__Data provided__.
◆ ◆ ◆ ◆ ◆ ◆ ◆
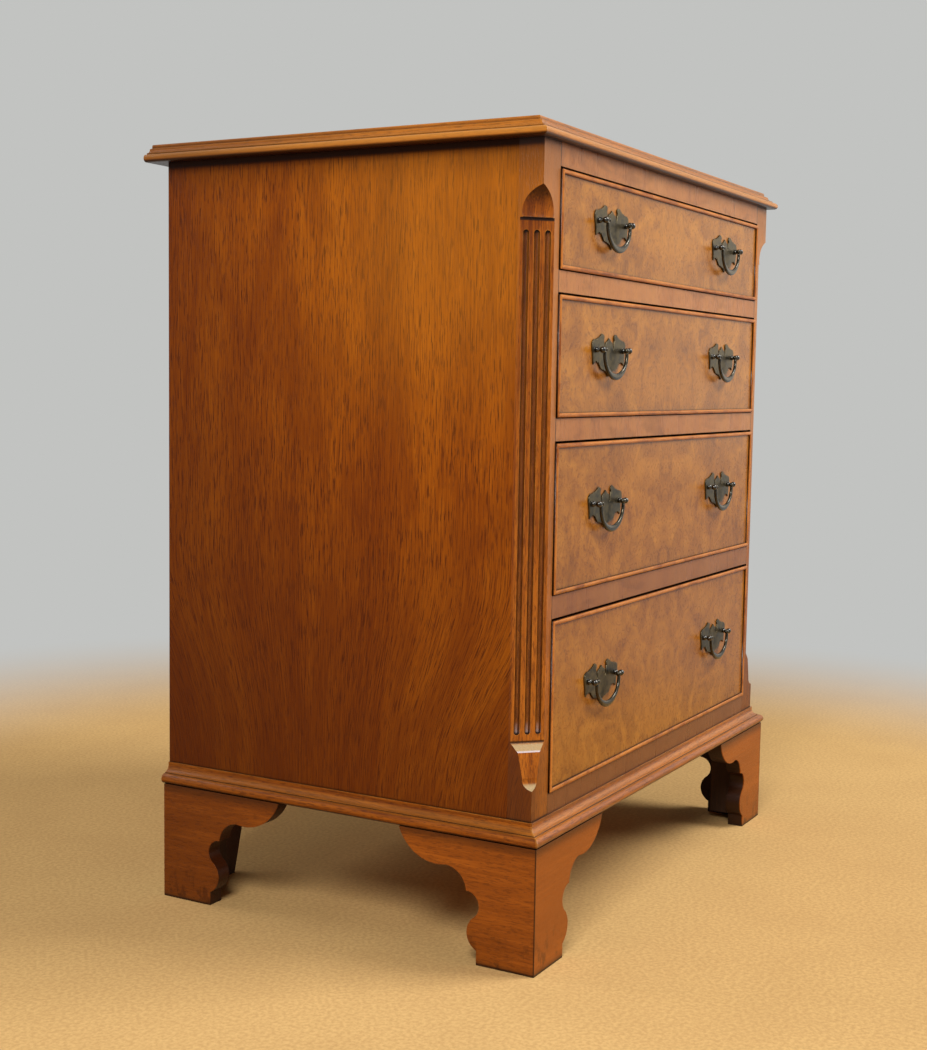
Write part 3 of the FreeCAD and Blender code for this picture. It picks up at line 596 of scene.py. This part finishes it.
def joined_rings(made, rings, closed=False):
    """Skins a run of rings of points, each with the same count. Its ends are capped, unless the
    last ring is joined to the first."""
    loops = [[made.verts.new(point) for point in ring] for ring in rings]
    for near, far in zip(loops, loops[1:] + (loops[:1] if closed else [])):
        for place in range(len(near)):
            after = (place + 1) % len(near)
            made.faces.new((near[place], near[after], far[after], far[place]))
    if not closed:
        made.faces.new(loops[0])
        made.faces.new(loops[-1][::-1])


def turns(sides):
    """The angles of the corners of a round section with this many sides."""
    return [2 * math.pi * side / sides for side in range(sides)]


def turned(made, profile, sides):
    """Skins a turned piece about the Y axis, from (radius, distance out) pairs."""
    joined_rings(made, [[(radius * math.cos(turn), -out, radius * math.sin(turn))
                         for turn in turns(sides)] for radius, out in profile])


def ball(radius, centre, start, end, steps):
    """Points of a ball's outline: (radius, distance out), with angles from its root."""
    points = []
    for step in range(steps + 1):
        turn = math.radians(start + (end - start) * step / steps)
        points.append((radius * math.sin(turn), centre - radius * math.cos(turn)))
    return points


def softened(points):
    """Cuts the corners of an outline twice, apart from those marked sharp."""
    for _ in range(2):
        made = []
        for place, (x, z, sharp) in enumerate(points):
            if sharp:
                made.append((x, z, True))
                continue
            for side in (points[place - 1], points[(place + 1) % len(points)]):
                made.append((x + (side[0] - x) * 0.25, z + (side[1] - z) * 0.25, False))
        points = made
    return [(x, z) for x, z, sharp in points]


def plate_outline():
    """Half of a bat's-wing backplate, in millimetres from the handle's middle: across, up, and
    whether the corner is sharp."""
    return [
        (0.0, 11.5, True), (2.4, 9.4, False), (4.0, 8.2, False), (7.2, 7.4, True),
        (8.4, 4.6, False), (8.7, 1.6, False), (9.2, -0.3, False), (10.3, 0.8, False),
        (10.8, 4.0, False), (11.4, 7.2, False), (12.7, 9.6, True), (11.3, 11.6, False),
        (11.5, 13.6, False), (14.6, 15.1, False), (17.6, 14.8, False), (19.4, 13.0, True),
        (21.0, 12.6, False), (22.8, 11.2, True), (26.0, 11.0, False), (29.5, 9.4, True),
        (33.0, 9.6, False), (36.6, 8.4, False), (38.4, 6.0, False), (38.3, 2.0, False),
        (36.6, -3.2, False), (35.6, -7.4, False), (35.6, -10.4, False), (35.1, -14.2, True),
        (33.0, -12.2, False), (30.6, -11.4, False), (27.6, -10.6, True), (26.6, -12.0, False),
        (25.2, -12.2, False), (24.0, -10.9, True), (22.6, -13.6, False), (20.6, -15.0, True),
        (18.4, -17.6, False), (15.2, -18.6, True), (13.2, -18.4, False), (11.2, -19.2, True),
        (7.4, -19.8, False), (3.4, -21.6, False), (0.0, -24.9, True),
    ]


def plate_mesh(name, centres, handles):
    """Backplates cut from sheet, one at each centre."""
    made = bmesh.new()
    half = plate_outline()
    outline = softened(half + [(-x, z, sharp) for x, z, sharp in half[-2:0:-1]])
    for centre in centres:
        joined_rings(made, [[(centre.x + x * MM, y, centre.z + z * MM) for x, z in outline]
                            for y in (FRONT_Y - handles.plate_thickness, FRONT_Y)])
    piece = mesh_object(name, made, smooth=False)
    bevel = piece.modifiers.new("Filed edge", "BEVEL")
    bevel.width = 0.3 * MM
    bevel.segments = 2
    bevel.limit_method = "ANGLE"
    bevel.angle_limit = math.radians(50)
    return piece


def bail_mesh(name, pivot, handles):
    """A bail on its two pins: a small knuckle at each post, slim arms, and a flat deep grip."""
    made = bmesh.new()
    head_gap, shoulder, pin_radius, pin_gap = 0.5 * MM, 4.0 * MM, 1.1 * MM, 0.4 * MM
    roundness, steps, sides = 0.8, 40, 16
    outer = handles.post_spacing / 2 - handles.head_radius - head_gap
    inner = outer - handles.bail_arm
    deep = handles.bail_drop - shoulder
    path = [((outer, 0.0), (inner, 0.0))]
    for step in range(steps + 1):
        cosine, sine = math.cos(math.pi * step / steps), math.sin(math.pi * step / steps)
        path.append(((outer * cosine, -shoulder - deep * sine),
                     (inner * cosine, -shoulder - (deep - handles.bail_grip) * sine)))
    path.append(((-outer, 0.0), (-inner, 0.0)))
    rings = []
    for far, near in path:
        middle = Vector(((far[0] + near[0]) / 2, 0, (far[1] + near[1]) / 2))
        half = Vector(((far[0] - near[0]) / 2, 0, (far[1] - near[1]) / 2))
        flat = Vector((0, handles.bail_thickness / 2, 0))
        ring = []
        for turn in turns(sides):
            cosine, sine = (math.copysign(abs(part) ** roundness, part)
                            for part in (math.cos(turn), math.sin(turn)))
            ring.append(pivot + middle + half * cosine + flat * sine)
        rings.append(ring)
    joined_rings(made, rings)
    knuckle = handles.knuckle_radius
    upright = Matrix.Rotation(math.pi / 2, 4, "Y")
    for way in (-1, 1):
        centre = pivot + Vector((way * (outer - knuckle), 0, 0))
        bmesh.ops.create_uvsphere(made, u_segments=20, v_segments=12, radius=knuckle,
                                  matrix=Matrix.Translation(centre) @ upright)
        joined_rings(made, [
            [pivot + Vector((way * reach, pin_radius * math.cos(turn), pin_radius * math.sin(turn)))
             for turn in turns(sides)]
            for reach in (outer - knuckle, handles.post_spacing / 2 - pin_gap)])
    return mesh_object(name, made)


def bead_frame(name, low, high):
    """Four cock beads mitred round a drawer front, each with a half-round nose."""
    width, nose, steps = 4.0 * MM, 1.3 * MM, 8
    section = [(0.0, high.y)]
    for step in range(steps + 1):
        turn = math.pi * step / steps
        section.append((width / 2 * (1 - math.cos(turn)), low.y + nose * (1 - math.sin(turn))))
    section.append((width, high.y))
    made = bmesh.new()
    joined_rings(made, [
        [((high.x - inset) * way, y, high.z - inset if upper else low.z + inset)
         for inset, y in section]
        for way, upper in ((-1, False), (1, False), (1, True), (-1, True))], closed=True)
    piece = mesh_object(name, made)
    points = piece.data.vertices
    # the mitres are sharp, and each length's grain runs along it
    for edge in piece.data.edges:
        across, _, up = points[edge.vertices[0]].co - points[edge.vertices[1]].co
        slope = abs(abs(across) - abs(up))
        edge.use_edge_sharp = slope < TOUCHING < abs(across)
    for polygon in piece.data.polygons:
        corners = [points[place].co for place in polygon.vertices]
        wide, _, tall = (max(spread) - min(spread) for spread in zip(*corners))
        polygon.material_index = 0 if wide > tall else 1
    return piece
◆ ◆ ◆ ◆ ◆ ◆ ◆
__Requirements__. Write out every line of the material again, exactly as it reads.

__Answer in full__.
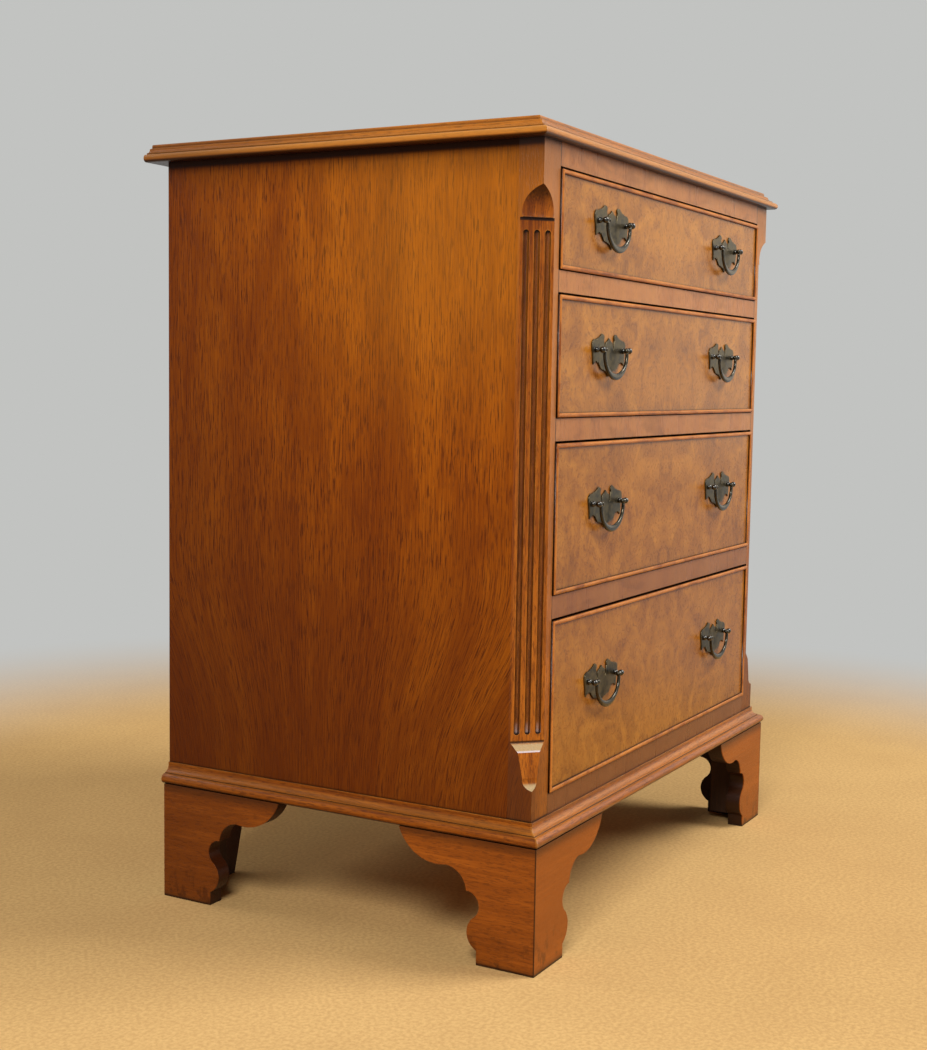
Write part 3 of the FreeCAD and Blender code for this picture. It picks up at line 596 of scene.py. This part finishes it.
def joined_rings(made, rings, closed=False):
    """Skins a run of rings of points, each with the same count. Its ends are capped, unless the
    last ring is joined to the first."""
    loops = [[made.verts.new(point) for point in ring] for ring in rings]
    for near, far in zip(loops, loops[1:] + (loops[:1] if closed else [])):
        for place in range(len(near)):
            after = (place + 1) % len(near)
            made.faces.new((near[place], near[after], far[after], far[place]))
    if not closed:
        made.faces.new(loops[0])
        made.faces.new(loops[-1][::-1])


def turns(sides):
    """The angles of the corners of a round section with this many sides."""
    return [2 * math.pi * side / sides for side in range(sides)]


def turned(made, profile, sides):
    """Skins a turned piece about the Y axis, from (radius, distance out) pairs."""
    joined_rings(made, [[(radius * math.cos(turn), -out, radius * math.sin(turn))
                         for turn in turns(sides)] for radius, out in profile])


def ball(radius, centre, start, end, steps):
    """Points of a ball's outline: (radius, distance out), with angles from its root."""
    points = []
    for step in range(steps + 1):
        turn = math.radians(start + (end - start) * step / steps)
        points.append((radius * math.sin(turn), centre - radius * math.cos(turn)))
    return points


def softened(points):
    """Cuts the corners of an outline twice, apart from those marked sharp."""
    for _ in range(2):
        made = []
        for place, (x, z, sharp) in enumerate(points):
            if sharp:
                made.append((x, z, True))
                continue
            for side in (points[place - 1], points[(place + 1) % len(points)]):
                made.append((x + (side[0] - x) * 0.25, z + (side[1] - z) * 0.25, False))
        points = made
    return [(x, z) for x, z, sharp in points]


def plate_outline():
    """Half of a bat's-wing backplate, in millimetres from the handle's middle: across, up, and
    whether the corner is sharp."""
    return [
        (0.0, 11.5, True), (2.4, 9.4, False), (4.0, 8.2, False), (7.2, 7.4, True),
        (8.4, 4.6, False), (8.7, 1.6, False), (9.2, -0.3, False), (10.3, 0.8, False),
        (10.8, 4.0, False), (11.4, 7.2, False), (12.7, 9.6, True), (11.3, 11.6, False),
        (11.5, 13.6, False), (14.6, 15.1, False), (17.6, 14.8, False), (19.4, 13.0, True),
        (21.0, 12.6, False), (22.8, 11.2, True), (26.0, 11.0, False), (29.5, 9.4, True),
        (33.0, 9.6, False), (36.6, 8.4, False), (38.4, 6.0, False), (38.3, 2.0, False),
        (36.6, -3.2, False), (35.6, -7.4, False), (35.6, -10.4, False), (35.1, -14.2, True),
        (33.0, -12.2, False), (30.6, -11.4, False), (27.6, -10.6, True), (26.6, -12.0, False),
        (25.2, -12.2, False), (24.0, -10.9, True), (22.6, -13.6, False), (20.6, -15.0, True),
        (18.4, -17.6, False), (15.2, -18.6, True), (13.2, -18.4, False), (11.2, -19.2, True),
        (7.4, -19.8, False), (3.4, -21.6, False), (0.0, -24.9, True),
    ]


def plate_mesh(name, centres, handles):
    """Backplates cut from sheet, one at each centre."""
    made = bmesh.new()
    half = plate_outline()
    outline = softened(half + [(-x, z, sharp) for x, z, sharp in half[-2:0:-1]])
    for centre in centres:
        joined_rings(made, [[(centre.x + x * MM, y, centre.z + z * MM) for x, z in outline]
                            for y in (FRONT_Y - handles.plate_thickness, FRONT_Y)])
    piece = mesh_object(name, made, smooth=False)
    bevel = piece.modifiers.new("Filed edge", "BEVEL")
    bevel.width = 0.3 * MM
    bevel.segments = 2
    bevel.limit_method = "ANGLE"
    bevel.angle_limit = math.radians(50)
    return piece


def bail_mesh(name, pivot, handles):
    """A bail on its two pins: a small knuckle at each post, slim arms, and a flat deep grip."""
    made = bmesh.new()
    head_gap, shoulder, pin_radius, pin_gap = 0.5 * MM, 4.0 * MM, 1.1 * MM, 0.4 * MM
    roundness, steps, sides = 0.8, 40, 16
    outer = handles.post_spacing / 2 - handles.head_radius - head_gap
    inner = outer - handles.bail_arm
    deep = handles.bail_drop - shoulder
    path = [((outer, 0.0), (inner, 0.0))]
    for step in range(steps + 1):
        cosine, sine = math.cos(math.pi * step / steps), math.sin(math.pi * step / steps)
        path.append(((outer * cosine, -shoulder - deep * sine),
                     (inner * cosine, -shoulder - (deep - handles.bail_grip) * sine)))
    path.append(((-outer, 0.0), (-inner, 0.0)))
    rings = []
    for far, near in path:
        middle = Vector(((far[0] + near[0]) / 2, 0, (far[1] + near[1]) / 2))
        half = Vector(((far[0] - near[0]) / 2, 0, (far[1] - near[1]) / 2))
        flat = Vector((0, handles.bail_thickness / 2, 0))
        ring = []
        for turn in turns(sides):
            cosine, sine = (math.copysign(abs(part) ** roundness, part)
                            for part in (math.cos(turn), math.sin(turn)))
            ring.append(pivot + middle + half * cosine + flat * sine)
        rings.append(ring)
    joined_rings(made, rings)
    knuckle = handles.knuckle_radius
    upright = Matrix.Rotation(math.pi / 2, 4, "Y")
    for way in (-1, 1):
        centre = pivot + Vector((way * (outer - knuckle), 0, 0))
        bmesh.ops.create_uvsphere(made, u_segments=20, v_segments=12, radius=knuckle,
                                  matrix=Matrix.Translation(centre) @ upright)
        joined_rings(made, [
            [pivot + Vector((way * reach, pin_radius * math.cos(turn), pin_radius * math.sin(turn)))
             for turn in turns(sides)]
            for reach in (outer - knuckle, handles.post_spacing / 2 - pin_gap)])
    return mesh_object(name, made)


def bead_frame(name, low, high):
    """Four cock beads mitred round a drawer front, each with a half-round nose."""
    width, nose, steps = 4.0 * MM, 1.3 * MM, 8
    section = [(0.0, high.y)]
    for step in range(steps + 1):
        turn = math.pi * step / steps
        section.append((width / 2 * (1 - math.cos(turn)), low.y + nose * (1 - math.sin(turn))))
    section.append((width, high.y))
    made = bmesh.new()
    joined_rings(made, [
        [((high.x - inset) * way, y, high.z - inset if upper else low.z + inset)
         for inset, y in section]
        for way, upper in ((-1, False), (1, False), (1, True), (-1, True))], closed=True)
    piece = mesh_object(name, made)
    points = piece.data.vertices
    # the mitres are sharp, and each length's grain runs along it
    for edge in piece.data.edges:
        across, _, up = points[edge.vertices[0]].co - points[edge.vertices[1]].co
        slope = abs(abs(across) - abs(up))
        edge.use_edge_sharp = slope < TOUCHING < abs(across)
    for polygon in piece.data.polygons:
        corners = [points[place].co for place in polygon.vertices]
        wide, _, tall = (max(spread) - min(spread) for spread in zip(*corners))
        polygon.material_index = 0 if wide > tall else 1
    return piece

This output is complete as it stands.